Mr V
There are 4 principal reasons to do a long run imo:
1) To become more efficient at using fat as fuel.
2) To get your muscles used to having to contract for the duration of your race.
3) To develop your aerobic fitness through mileage.
4) To run through the stages of muscle fibre recruitment (the argument being you exhaust slow twitch fibres first so if the run is long enough you finally recruit fast twitch muscles).
The trade off on a long run being the recovery required.
For a 10k 1) and 2) are non-issues (it's important for marathons), 3) is massively important and 4) is best done through a modulation of quality session intensities imo rather than through long run duration.

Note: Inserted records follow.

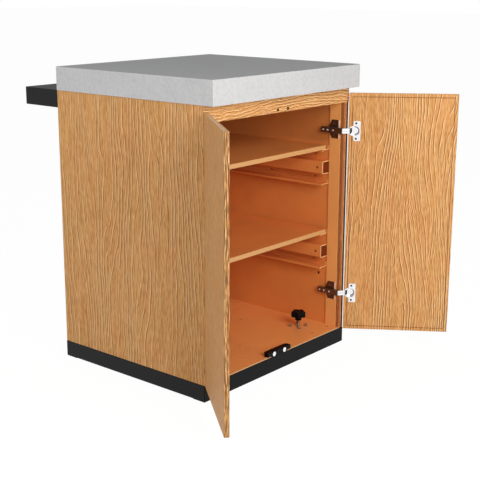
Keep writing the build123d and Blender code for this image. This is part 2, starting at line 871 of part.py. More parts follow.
def hinge_arm(z):
    half = arm_height / 2
    arm = block(arm_face_x, plate_face_x, front_y + arm_front, front_y + arm_back,
                z - half, z + half)
    arm = fillet(arm.faces().sort_by(Axis.X)[0].edges(), arm_corner)
    arm -= block(arm_face_x + arm_web, plate_face_x + cut_overrun,
                 front_y + arm_front - cut_overrun, front_y + arm_back - arm_cheek,
                 z - half + arm_cheek, z + half - arm_cheek)
    for along in arm_screw_from_fronts:
        y = front_y + along
        arm -= bar((arm_face_x - cut_overrun, y, z), (arm_face_x + arm_web + cut_overrun, y, z),
                   arm_screw_radius)
    return arm


# A bent plate from inside the arm, round the door's edge, to an eye on the pin in the cup.
def hinge_knuckle(z):
    tang_x = arm_face_x + arm_web + knuckle_thickness / 2 + seat_gap
    tang_front = front_y + arm_front + knuckle_tang_setback
    corner = (pivot_x - knuckle_corner_from_pivot, pivot_y - knuckle_corner_forward)
    path = FilletPolyline((tang_x, tang_front + knuckle_tang_length), (tang_x, tang_front),
                          corner, (pivot_x, pivot_y), radius=knuckle_bend)
    half = knuckle_height / 2
    plate = stand(trace(path, line_width=knuckle_thickness), z - half, z + half)
    plate += bar((pivot_x, pivot_y, z - half), (pivot_x, pivot_y, z + half), knuckle_eye_radius)
    tang = knuckle_tang_height / 2
    for z0, z1 in ((z - half - cut_overrun, z - tang), (z + tang, z + half + cut_overrun)):
        plate -= block(arm_face_x, plate_face_x, front_y + arm_front - seat_gap,
                       front_y + arm_back, z0, z1)
    return plate - bar((pivot_x, pivot_y, z - half - cut_overrun),
                       (pivot_x, pivot_y, z + half + cut_overrun), pin_radius)


def hinge_pin(z):
    half = cup_neck_half_height + cup_neck_wall
    return bar((pivot_x, pivot_y, z - half), (pivot_x, pivot_y, z + half), pin_radius)


def hinge_screws(z):
    screws = []
    for x, y, hole_z in plate_screw_places(z):
        face = x - hinge_plate_sheet
        head = bar((face - plate_screw_head, y, hole_z), (face, y, hole_z),
                   plate_screw_head_radius)
        shank = bar((face - plate_screw_head / 2, y, hole_z),
                    (face + plate_screw_length, y, hole_z), plate_screw_radius)
        screws.append(head + shank)
    for along in arm_screw_from_fronts:
        y = front_y + along
        screws.append(bar((arm_face_x - arm_screw_head, y, z),
                          (arm_face_x + arm_web, y, z), arm_screw_radius))
    return group(screws)


for maker, node in ((hinge_plate, "hinge_plates"), (hinge_arm, "hinge_arms"),
                    (hinge_knuckle, "hinge_knuckles"), (hinge_pin, "hinge_pins"),
                    (hinge_screws, "hinge_screws")):
    right_side = [maker(z) for z in hinge_heights]
    save(group(right_side + [other_side(piece) for piece in right_side]), node)


# Magnetic catch: a block on the floor's edge with a lip over the plinth and two magnets.
catch_front = front_y - catch_proud
magnet_z = floor_top + catch_magnet_rise


def catch_body():
    half = catch_length / 2
    body = block(-half, half, catch_front, catch_front + catch_depth, floor_top,
                 floor_top + catch_height)
    rear_edges = body.faces().sort_by(Axis.Y)[-1].edges().filter_by(Axis.Z)
    body = chamfer(rear_edges, catch_corner)
    lip_half = catch_magnet_spacing / 2 + catch_magnet_radius + catch_corner
    body += block(-lip_half, lip_half, catch_front, front_y, floor_top - catch_lip_drop,
                  floor_top + cut_overrun)
    for side in (-1, 1):
        x = side * catch_magnet_spacing / 2
        body -= bar((x, catch_front - cut_overrun, magnet_z), (x, front_y, magnet_z),
                    catch_magnet_radius)
    return body


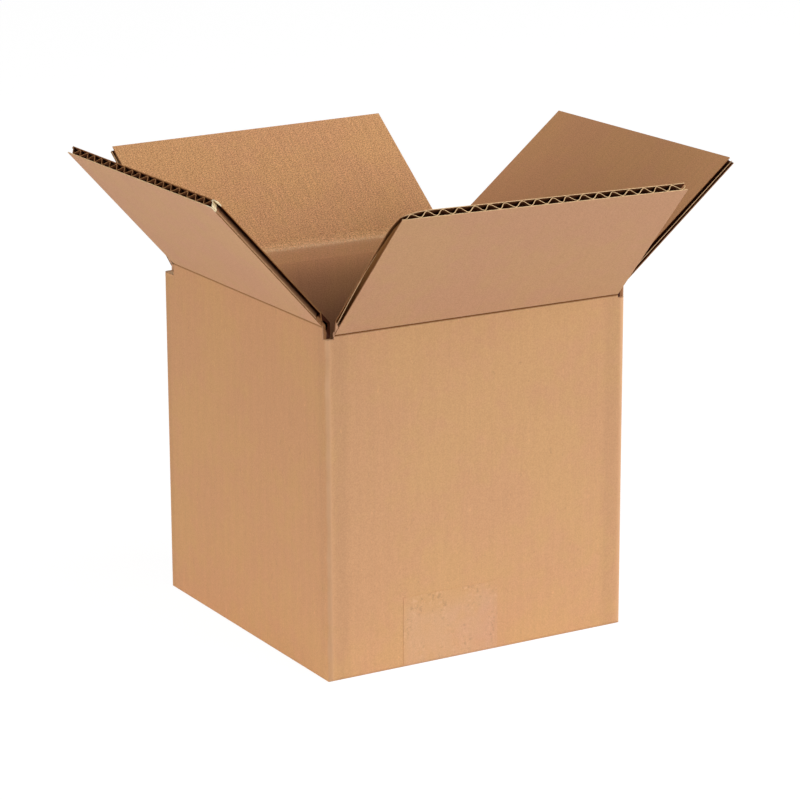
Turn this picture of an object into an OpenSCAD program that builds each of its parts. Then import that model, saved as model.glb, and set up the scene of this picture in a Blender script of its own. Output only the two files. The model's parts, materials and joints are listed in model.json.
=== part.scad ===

However, 3) doesn't necessarily have to be done through a single long run. Most people do it that way as it's the only way to get up to a decent mileage on 1 run a day. Ideally I'd de-emphasise this and go for two runs a day because you can get more volume without the recovery issues involved in an extended effort. As an example, about 65 a week with a 14m long run but two quality sessions of over 10m with quite a few doubles in an ideal world.
If you have been running a long time and can truly can knock out a 15 miler with no impact on recovery then go ahead. But the bottom line is ideally you should be aiming for as much mileage as you can handle whilst still recovering for your quality sessions - my bet is that physically you can handle a fair bit more doing doubles and de-emphasising the long run.
The above for a 10k focus - HM would be different.